In Singapore, the tax treatment of income is based on how the income is classified, which applies to forex earnings as well.

  • Capital Gains vs. Ordinary Income: Singapore does not tax capital gains, which means that if forex trading is classified as a personal investment, it may not be subject to income tax. However, if forex trading is deemed a regular business activity, it could be considered ordinary income and thus subject to taxation.

  • Non-Taxation of Capital Gains: The Inland Revenue Authority of Singapore (IRAS) classifies income from forex trading as capital gains if trading is occasional and non-recurring. Therefore, for many casual traders, forex income may not be taxed.

  • Taxable Income: When forex trading is conducted as a primary business or profession, it may be considered a source of taxable income. This applies particularly to traders who rely on forex trading as their main income source, engaging in trading frequently and systematically.

3. Criteria for Taxable Forex Income

IRAS considers several factors to determine whether forex income should be taxed:

  • Frequency of Trading: Traders who engage in daily or high-frequency trading are more likely to be classified as conducting a business. This frequency implies an intention to generate income consistently, which IRAS may consider taxable.

  • Level of Expertise: Professional forex traders, such as those employed by financial institutions or running independent trading businesses, typically have their earnings classified as taxable income. Professional traders rely on trading as their primary profession, which involves more frequent trades, larger capital, and advanced strategies.

  • Dependence on Forex Earnings: Individuals who depend on forex trading for their primary income, such as full-time traders, often have their income treated as taxable because their trading activity resembles business activity rather than occasional investment.

4. Implications for Different Types of Forex Traders

Different types of traders in Singapore face varying tax implications based on their trading styles and objectives.

a. Casual or Part-Time Forex Traders

  • Activity Type: Many casual traders view forex trading as an occasional activity or hobby, engaging in limited trades to supplement their primary income.

  • Tax Implications: For these traders, forex earnings are usually considered capital gains, which remain non-taxable. IRAS generally exempts income from such non-recurring trades as long as they are not the trader’s primary source of income.

b. Professional Forex Traders

  • Activity Type: Professional traders engage in full-time trading and may work with high-frequency trading strategies.

  • Tax Implications: As primary income earners through forex trading, professional traders are likely to have their earnings classified as taxable income. They must report their earnings and comply with IRAS guidelines on income tax for individuals.

c. Institutional Forex Traders

  • Activity Type: Institutional traders, such as banks and financial institutions, conduct forex trading as part of their business operations.

  • Tax Implications: For institutions, forex trading earnings are classified as business income and are fully taxable. This category includes banks, investment firms, and other entities that generate income through structured forex trading.

5. Forex Market Trends and Their Impact on Taxation

The growth of Singapore’s forex market and an increase in retail trading may influence tax perspectives in the future.

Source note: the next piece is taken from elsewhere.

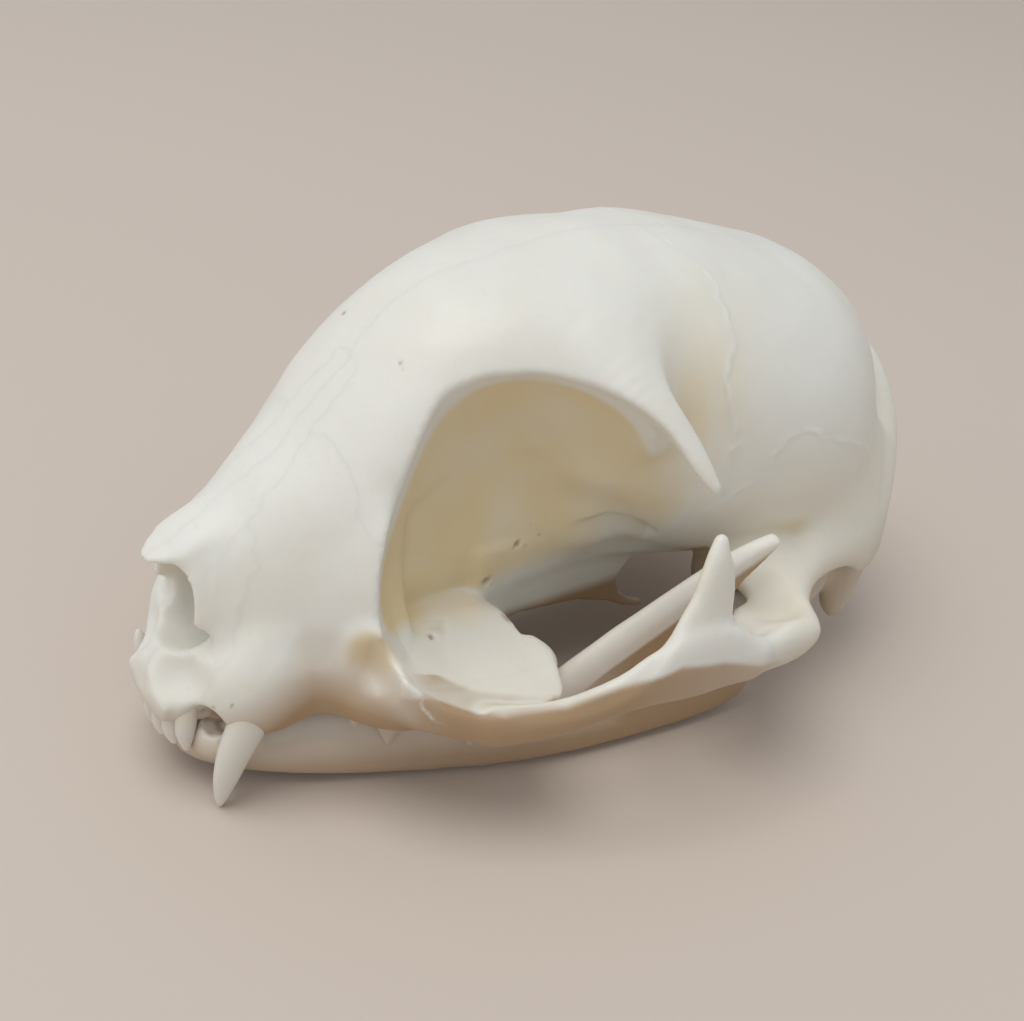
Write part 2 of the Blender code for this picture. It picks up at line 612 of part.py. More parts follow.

  • Retail Trading Growth: Retail forex trading has risen significantly in Singapore, with platforms like IG and OANDA attracting casual traders. Increased participation may lead to further clarification from IRAS regarding the classification of occasional traders.

  • Institutional Involvement: Large institutional forex transactions continue to dominate the market. The participation of financial entities supports Singapore’s position as a forex hub, with institutional trading revenue contributing substantially to taxable business income.

  • Technological Advancements: The use of algorithmic trading and automated strategies is more common, raising questions about whether high-frequency, tech-driven trading by individuals may be subject to taxation.

6. Important Considerations for Forex Traders in Singapore

Traders should consider several factors when evaluating the tax implications of their forex activities.

  • Trading Records: Keeping detailed trading records helps demonstrate trading frequency and pattern, allowing traders to clarify if their forex earnings are capital gains or taxable income.

  • Professional Advice: Consulting a tax advisor familiar with Singapore’s tax laws can assist in accurately categorizing forex income.

  • Compliance: For professional and institutional traders, complying with IRAS tax reporting guidelines is essential to avoid penalties.

Conclusion

In Singapore, whether forex income is taxable depends on the nature of trading activity. Casual forex traders typically benefit from capital gains exemption, whereas professional and institutional traders are subject to income tax. By understanding the criteria used by IRAS, traders can ensure proper compliance while optimizing their trading approach. In a fast-growing forex market, awareness of these guidelines can help traders make informed financial decisions.